Write a Landing Page Hero That Converts
Generate three styles of landing page heroes — clarity, curiosity, and contrarian — with matching sub-headlines.
This prompt writes the most important real estate on a landing page — the hero — and does it across three deliberately different headline strategies (clarity-first, curiosity, contrarian) so you can test which framing your audience responds to. It pins each headline to a matching sub-headline and CTA, enforces tight length limits, and explicitly bans the buzzwords that make hero copy invisible. Use it when you're launching or revamping a page and want sharp, distinct options rather than six rewordings of the same line.
Write the hero section of a landing page. Product: [WHAT IT DOES IN ONE SENTENCE]. Audience: [WHO]. Their biggest pain: [PAIN]. Generate: (1) 3 headline options (clarity-first, curiosity, contrarian), (2) one matching sub-headline for each, (3) 3-word CTA button variants. Headlines under 10 words. Sub-headlines under 20 words. No buzzwords ("revolutionary," "next-gen," "AI-powered").What you can expect back
CLARITY-FIRST Headline: Let clients book themselves, no phone tag. Sub: Self-scheduling and automatic reminders that cut no-shows and free up your week. CTA: Start booking free CURIOSITY Headline: The reason your calendar stays half-empty. Sub: It's not your marketing — it's the friction between interest and a booked appointment. CTA: See how it works CONTRARIAN Headline: Stop answering the phone to fill your schedule. Sub: The best-booked practices let software handle scheduling so they can focus on clients. CTA: Ditch phone tag Note: Clarity-first usually converts best for unfamiliar audiences; test curiosity if you're driving warm traffic that already knows the category.

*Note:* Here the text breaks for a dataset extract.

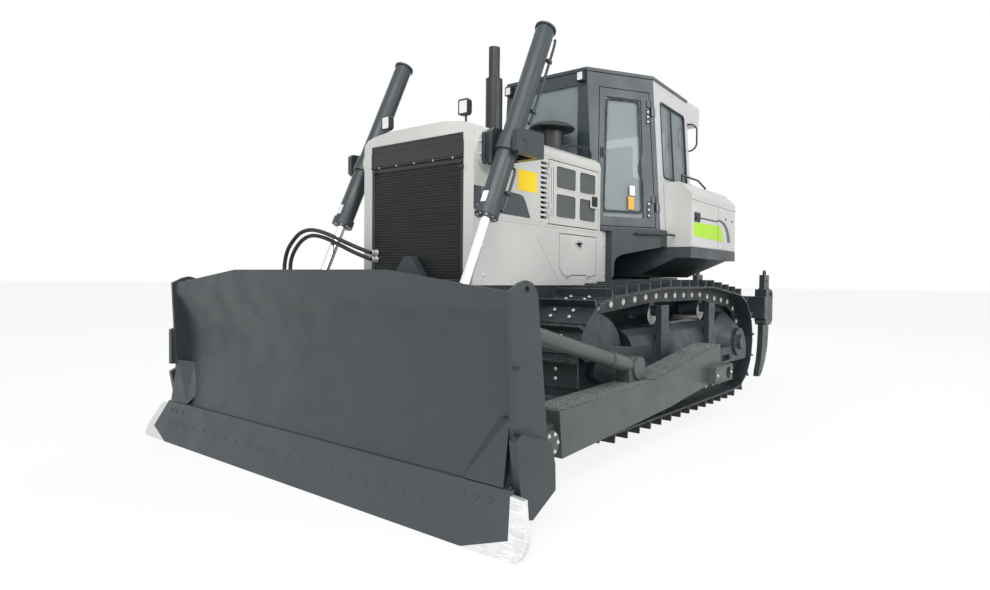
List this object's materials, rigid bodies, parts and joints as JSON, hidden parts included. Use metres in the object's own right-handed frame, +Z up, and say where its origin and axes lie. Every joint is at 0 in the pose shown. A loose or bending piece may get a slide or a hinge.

Illustrative example — your results will vary by tool and inputs.
Get sharper results
- 01Write the [PAIN] in your customers' actual words, pulled from reviews or support tickets — copy that echoes their phrasing converts far better than a marketer's paraphrase.
- 02Pick the clarity-first headline as your default control; only ship curiosity or contrarian versions to traffic that already understands your category.
- 03Ask the model to justify each headline in one line so you understand the angle and can brief a designer on emphasis and hierarchy.
- 04Tell it to keep the value, not the mechanism, in the headline — buyers care that no-shows drop, not how the scheduling engine works.
- 05Request 5 CTA options instead of 3 so you have button copy to A/B test independently of the headline.
Adapt it for your case
Ask it to also add a one-line trust element (social proof or guarantee) and a secondary CTA to round out the full hero.
Tell it the audience is procurement or IT buyers and ask for headlines that emphasize ROI, security, and reliability over playfulness.
Paste a competitor's hero and ask for headlines that stake out the positioning they're missing.
Common questions
Which headline style should I actually launch with?
Lead with clarity-first for cold traffic and unfamiliar products — people convert on understanding before cleverness. Save curiosity and contrarian for warm or category-aware audiences.
Why ban words like 'AI-powered' and 'next-gen'?
They're filler that says nothing about the benefit. Banning them forces the copy to state a concrete value the reader can immediately grasp.
Can I test all three headlines at once?
Test two at a time against each other so results stay readable. Pin your clarity-first version as the control and challenge it with one alternative.